Par conséquent, l’œuvre d’art ne peut pas se confondre avec la production de l’artisan. Il y a dans la première une puissance de créativité qui excède la seconde et qui ne peut pas être réduite à la consignation de méthodes et de techniques déterminées à l’avance. On pourrait dire qu’il y a chez l’artiste une transcendance qu’on ne trouve pas chez l’artisan. Est-ce à dire que l’artiste est un artisan avec du génie en plus ?
• l’originalité : l’artiste de génie est capable de créer quelque chose d’original, d’incomparable, alors même qu’il n’a pas appris à le faire et qu’il ne suit pas des règles connues ;
• l’exemplarité : le génie est capable d’être un modèle pour d’autres créateurs et est susceptible d’être imité et de faire école ;
• l’inspiration : le génie ne sait pas lui-même d’où lui viennent les règles qu’il utilise, comme si c’était la nature qui lui dictait son acte créatif.

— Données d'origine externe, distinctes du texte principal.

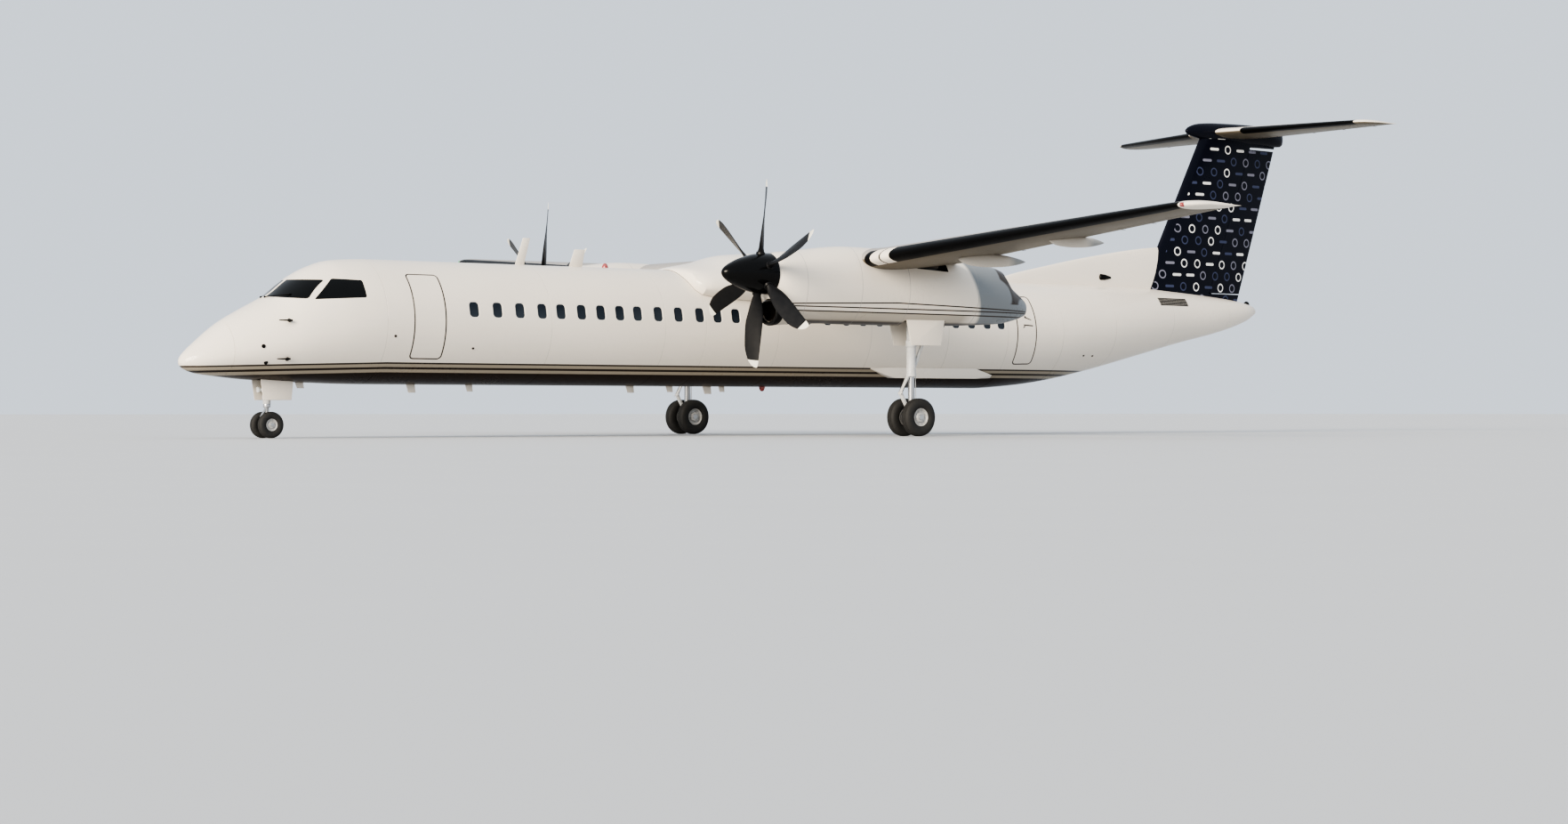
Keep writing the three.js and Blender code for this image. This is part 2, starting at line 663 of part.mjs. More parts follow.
function noseLeg() {
  const x = station(NOSE_GEAR_STATION);
  const headX = station(NOSE_BAY.x1) - NOSE_STAY.headSetback;
  const headZ = level(NOSE_STAY.headLevel);
  const half = NOSE_BAY.halfWidth - SEAM;
  return joined(
    rod([x, 0, NOSE_LEG.collar + SEAM], [x, 0, level(NOSE_BAY.top) - SEAM], NOSE_LEG.cylinder),
    rod([x, 0, NOSE_STAY.foot], [headX, 0, headZ], NOSE_STAY.radius),
    rod([headX, -half, headZ], [headX, half, headZ], NOSE_STAY.pin),
  );
}

function noseSteering() {
  const x = station(NOSE_GEAR_STATION);
  const axleZ = flatRadius(NOSE_WHEEL);
  const { cylinder, piston, collar, collarDepth, collarInset } = NOSE_LEG;
  return joined(
    rod([x, 0, axleZ - padDrop(NOSE_WHEEL)], [x, 0, collar - collarDepth / 2], piston),
    rod([x, 0, collar - collarDepth], [x, 0, collar], cylinder - collarInset),
    axleBar(NOSE_WHEEL, x, 0, axleZ),
    torqueLink(NOSE_LINKS.lower, x, 0),
    torqueLink(NOSE_LINKS.upper, x, 0),
  );
}

const noseDoor = (side) => largest(
  doorSheet(NOSE_DOOR, NOSE_BAY, side * doorOffset(NOSE_BAY)).subtract(hull(SEAM)));

// Cockpit panes, drawn from the front for the windscreen and from the side for the side windows.
const PANE_THICKNESS = 35;
const PANES = {
  windscreen: {
    axis: 'x',
    reach: [1200, 3200],
    outline: [[40, 490], [40, 850], [690, 840], [880, 425]],
  },
  side_window: {
    axis: 'y',
    reach: [500, 1400],
    outline: [[2520, 410], [3640, 465], [3640, 840], [2920, 865]],
  },
};

function paneBlock({ axis, reach, outline }, side, grow) {
  const middle = [0, 1].map((k) => outline.reduce((sum, corner) => sum + corner[k], 0) / outline.length);
  const wide = outline.map((corner) => corner.map((v, k) => v + grow * Math.sign(v - middle[k])));
  if (axis === 'x') return prism('x', wide.map(([y, z]) => [side * y, level(z)]), ...reach.map(station));
  return prism('y', wide.map(([x, z]) => [station(x), level(z)]), ...reach.map((y) => side * y));
}

// Doors in the cabin's side. Angles are from the horizontal, seen from the front.
const STAIR_DOOR = { x0: 4800, x1: 5560, sill: -36.5, head: 48, thickness: 110 };
const REAR_DOOR = { x0: 21930, x1: 22550, sill: -34, head: 44, thickness: 90 };
const SERVICE_DOOR = { x0: 21700, x1: 22390, sill: -34, head: 36, thickness: 90 };
const DOOR_ARC_STEPS = 6;
const TREADS = { count: 5, depth: 75, inset: 60, halfAngle: 1.1, root: 20 };
const HINGE_RADIUS = 18;
const KNUCKLES = 5;
// Webs that carry the fuselage's knuckles: distance from the skin, then degrees from the sill
const SILL_WEB = [[6, 0], [-14, 0.2], [-60, -1.6], [-4, -2]];

const onCabin = (radius, degrees, side) => [
  side * radius * Math.cos(radians(degrees)),
  level(radius * Math.sin(radians(degrees))),
];

// The block that holds a door: a sector of a tube around the cabin's axis.
function doorBlock({ x0, x1, sill, head }, side, depth, gap) {
  const turn = THREE.MathUtils.radToDeg(gap / CABIN_RADIUS);
  const arc = (radius) => Array.from({ length: DOOR_ARC_STEPS + 1 }, (_, i) => (
    onCabin(radius, sill - turn + ((head - sill + 2 * turn) * i) / DOOR_ARC_STEPS, side)));
  const outside = arc(CABIN_RADIUS + depth);
  const inside = arc(CABIN_RADIUS - depth - gap);
  return joined(...Array.from({ length: DOOR_ARC_STEPS }, (_, i) => prism('x',
    [outside[i], outside[i + 1], inside[i + 1], inside[i]], station(x0 - gap), station(x1 + gap))));
}

// Knuckles share the sill's hinge line in turn: even ones are the door's, odd ones the fuselage's.
function knuckles(odd, radius, grow) {
  const { x0, x1, sill } = STAIR_DOOR;
  const [y, z] = onCabin(CABIN_RADIUS, sill, -1);
  const pitch = (x1 - x0) / KNUCKLES;
  const bars = [];
  for (let i = odd; i < KNUCKLES; i += 2) {
    const from = station(x0 + i * pitch - grow);
    bars.push(rod([from, y, z], [station(x0 + (i + 1) * pitch + grow), y, z], radius));
  }
  return joined(...bars);
}

function sillWebs() {
  const { x0, x1, sill } = STAIR_DOOR;
  const pitch = (x1 - x0) / KNUCKLES;
  const placed = SILL_WEB.map(([out, degrees]) => onCabin(CABIN_RADIUS + out, sill + degrees, -1));
  return joined(...[1, 3].map((i) => prism('x', placed,
    station(x0 + i * pitch + CLEAR), station(x0 + (i + 1) * pitch - CLEAR))));
}

function stairDoor(skin) {
  const { x0, x1, sill, head, thickness } = STAIR_DOOR;
  const wall = CABIN_RADIUS - thickness;
  const treads = Array.from({ length: TREADS.count }, (_, i) => {
    const angle = sill + ((head - sill) * (i + 1)) / (TREADS.count + 1);
    const [edge, root] = [wall - TREADS.depth, wall + TREADS.root];
    const corners = [[root, -1], [edge, -1], [edge, 1], [root, 1]];
    const placed = corners.map(([radius, way]) => onCabin(radius, angle + way * TREADS.halfAngle, -1));
    return prism('x', placed, station(x0 + TREADS.inset), station(x1 - TREADS.inset));
  });
  return largest(joined(skin.intersect(doorBlock(STAIR_DOOR, -1, thickness, 0)), ...treads)
    .subtract(knuckles(1, HINGE_RADIUS + CLEAR, CLEAR))
    .add(knuckles(0, HINGE_RADIUS, -SEAM / 2)));
}

// Everything is cut from one hull, and each neighbour's room is cut out of it.

const skin = hull();
const core = hull(-PANE_THICKNESS);
const centreWing = (grow) => wingSolid(
  [...mirrored(WING_CENTRE.slice(1), -1), ...WING_CENTRE.slice(1)], grow);

addMesh('radome', skin.intersect(slab(-CLEAR, RADOME_STATION - SEAM)), 'white');
addMesh('tail_cone', skin.intersect(slab(TAIL_CONE_STATION + SEAM, LENGTH)), 'white');

let fuselage = skin.intersect(slab(RADOME_STATION, TAIL_CONE_STATION)).subtract(centreWing(SEAM));
for (const [sideName, side] of Object.entries(SIDES)) {
  for (const [paneName, pane] of Object.entries(PANES)) {
    const glass = skin.intersect(paneBlock(pane, side, -SEAM)).subtract(core);
    addMesh(`${paneName}_${sideName}`, largest(glass), 'glass');
    fuselage = fuselage.subtract(paneBlock(pane, side, 0).subtract(hull(-PANE_THICKNESS - SEAM)));
  }
  addMesh(`belly_fairing_${sideName}`, bellyFairing(side), 'white');
}
const DOORS = { rear_door: [REAR_DOOR, -1], service_door: [SERVICE_DOOR, 1] };
for (const [name, [door, side]] of Object.entries(DOORS)) {
  addMesh(name, skin.intersect(doorBlock(door, side, door.thickness, 0)), 'white');
  fuselage = fuselage.subtract(doorBlock(door, side, door.thickness, SEAM));
}
addMesh('stair_door', stairDoor(skin), 'white');
fuselage = fuselage
  .subtract(doorBlock(STAIR_DOOR, -1, STAIR_DOOR.thickness + TREADS.depth, CLEAR))
  .subtract(knuckles(0, HINGE_RADIUS + CLEAR, 0))
  .subtract(knuckles(1, HINGE_RADIUS + CLEAR, 0))
  .add(knuckles(1, HINGE_RADIUS, -SEAM / 2))
  .add(sillWebs());
const noseBay = box(
  [station(NOSE_BAY.x0), -NOSE_BAY.halfWidth, level(NOSE_BAY.bottom)],
  [station(NOSE_BAY.x1), NOSE_BAY.halfWidth, level(NOSE_BAY.top)],
);
addMesh('fuselage', largest(fuselage.subtract(noseBay)), 'white');

const fairing = ovals(WING_FAIRING, 0, NACELLE_SIDES).subtract(hull(SEAM)).subtract(centreWing(SEAM));
addMesh('wing_fairing', largest(fairing), 'white');

// Wings.

let centre = centreWing(0);
for (const [name, side] of Object.entries(SIDES)) {
  const inner = flapPanel(centre, hingeEnds(WING_CENTRE, INNER_FLAP, onWing(side)));
  centre = inner.fixed;
  addMesh(`inner_flap_${name}`, inner.flap, 'grey');

  const sections = mirrored(WING, side);
  sections[0].out += side * SEAM;
  const outer = flapPanel(wingSolid(sections), hingeEnds(WING, OUTER_FLAP, onWing(side)));
  const aileron = hingedPanel(outer.fixed, hingeEnds(WING, AILERON, onWing(side)), 'z');
  const canoes = TRACK_FAIRINGS.map((row) => trackFairing(row, side));
  const room = TRACK_FAIRINGS.map((row) => trackFairing(row, side, SEAM));
  addMesh(`wing_${name}`, joined(aileron.fixed, ...canoes), 'grey');
  addMesh(`outer_flap_${name}`, largest(outer.flap.subtract(joined(...room))), 'grey');
  addMesh(`aileron_${name}`, aileron.moving, 'grey');
}
addMesh('wing_centre', centre, 'grey');

// Tail.

const finSkin = finSolid(FIN).subtract(hull(SEAM)).subtract(ovals(BULLET, SEAM, ROUND_SIDES));
const fin = hingedPanel(largest(finSkin), hingeEnds(FIN, RUDDER, onFin), 'y', RUDDER_TOP_CLEAR);
addMesh('fin', fin.fixed, 'navy');
addMesh('rudder', fin.moving, 'navy');
const dorsalFin = ovals(DORSAL_FIN, 0, ROUND_SIDES).subtract(hull(SEAM)).subtract(finSolid(FIN, SEAM));
addMesh('dorsal_fin', largest(dorsalFin), 'white');

let tailplane = wingSolid([...mirrored(TAILPLANE.slice(1), -1).reverse(), ...TAILPLANE]);
const tailplaneRoom = wingSolid([...mirrored(TAILPLANE.slice(1), -1).reverse(), ...TAILPLANE], SEAM);
for (const [name, side] of Object.entries(SIDES)) {
  const elevator = hingedPanel(tailplane, hingeEnds(TAILPLANE, ELEVATOR, onWing(side)), 'z');
  tailplane = elevator.fixed;
  addMesh(`elevator_${name}`, elevator.moving, 'white');
}
addMesh('tailplane', tailplane, 'white');
addMesh('bullet_fairing', largest(ovals(BULLET, 0, ROUND_SIDES).subtract(tailplaneRoom)), 'navy');

// Nacelles, propellers and landing gear.

for (const [name, side] of Object.entries(SIDES)) {
  addMesh(`nacelle_${name}`, nacelle(side, centreWing(SEAM)), 'white');
  addMesh(`engine_${name}`, engineBlock(side), 'engine');
  propeller(addGroup(station(BLADE_STATION), side * ENGINE_Y, level(HUB_LEVEL)), name);
  addMesh(`main_leg_${name}`, mainLeg(side), 'steel');
  addMesh(`main_door_${name}_inner`, mainDoor(side, -side), 'white');
  addMesh(`main_door_${name}_outer`, mainDoor(side, side), 'white');
  const wheels = addGroup(station(MAIN_GEAR_STATION), side * ENGINE_Y, flatRadius(MAIN_WHEEL));
  addWheels(`main_${name}`, MAIN_WHEEL, wheels);
  addMesh(`nose_door_${name}`, noseDoor(side), 'white');
}
addMesh('nose_leg', noseLeg(), 'steel');
addMesh('nose_steering', noseSteering(), 'steel');
addWheels('nose', NOSE_WHEEL, addGroup(station(NOSE_GEAR_STATION), 0, flatRadius(NOSE_WHEEL)));

export default airliner;
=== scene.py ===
"""Looks of a twin-turboprop regional airliner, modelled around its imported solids.

Metres. +X runs aft, +Y to starboard, +Z up, and the origin is on the ground below the middle.
Tables are in millimetres: stations run aft from the nose tip, and levels up from the cabin's axis.
"""

import json
import math
from bisect import bisect_right
from collections import namedtuple

import bmesh
import bpy
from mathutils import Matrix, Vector

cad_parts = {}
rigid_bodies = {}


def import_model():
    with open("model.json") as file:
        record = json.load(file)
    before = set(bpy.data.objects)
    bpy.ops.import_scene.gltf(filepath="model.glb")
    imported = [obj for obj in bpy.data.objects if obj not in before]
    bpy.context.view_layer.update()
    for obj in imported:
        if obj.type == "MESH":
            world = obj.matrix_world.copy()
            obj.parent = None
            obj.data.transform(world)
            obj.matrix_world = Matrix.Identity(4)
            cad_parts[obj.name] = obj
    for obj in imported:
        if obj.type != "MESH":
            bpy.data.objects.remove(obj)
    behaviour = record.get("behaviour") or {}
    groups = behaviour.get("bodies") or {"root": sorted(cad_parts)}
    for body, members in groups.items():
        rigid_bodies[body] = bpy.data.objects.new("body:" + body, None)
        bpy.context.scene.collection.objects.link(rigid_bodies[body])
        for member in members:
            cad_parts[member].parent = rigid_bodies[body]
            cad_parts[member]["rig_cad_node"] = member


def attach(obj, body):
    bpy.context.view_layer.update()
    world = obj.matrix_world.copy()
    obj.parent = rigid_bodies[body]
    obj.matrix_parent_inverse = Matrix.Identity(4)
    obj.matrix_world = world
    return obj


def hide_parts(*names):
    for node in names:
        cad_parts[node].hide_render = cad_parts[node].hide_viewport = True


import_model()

bl_info = {
    "name": "Regional Airliner",
    "version": (1, 0, 0),
    "blender": (4, 5, 0),
    "location": "3D View > Sidebar > Airliner",
    "description": "Models the skins, cabin windows, landing gear and paint of a turboprop airliner",
    "category": "Object",
}

MM = 0.001
LENGTH = 32830
AXIS_HEIGHT = 2490
CABIN_RADIUS = 1345
ENGINE_Y = 4400
HUB_LEVEL = 1080
SIDES = {"left": -1, "right": 1}

HULL_SIDES = 96
POD_SIDES = 64
ROUND_SIDES = 48
SMALL_SIDES = 32
FOIL_SIDES = 48
TINY = 1e-6

# Edges that turn further than this stay sharp: on most pieces, on rolled lips and on domes
SHARP = math.radians(32)
ROLLED = math.radians(60)
DOMED = math.radians(80)


def station(x):
    return (x - LENGTH / 2) * MM


def level(z):
    return (z + AXIS_HEIGHT) * MM


# Sizes of the skins: x, top, bottom, half width, level of the widest point.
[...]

Ce qui caractérise l’artiste génial n’est donc pas l’apanage de l’artisan. C’est en cela que l’on parle d’inspiration pour l’artiste. Comme le dit Platon dans son dialogue Ion, le poète est un « inspiré des dieux » : il ne sait pas ce qu’il fait, comme si sa force créatrice lui venait de l’extérieur, d’une puissance transcendante.
Cependant, donner un côté magique à la création artistique ne signifie pas pour autant qu’il n’y pas de part de travail dans l’art. Une œuvre d’art ne provient pas de nulle part mais exige un effort et une patience. Les productions de l’artiste ne peuvent dispenser d’un travail, parfois long et pénible.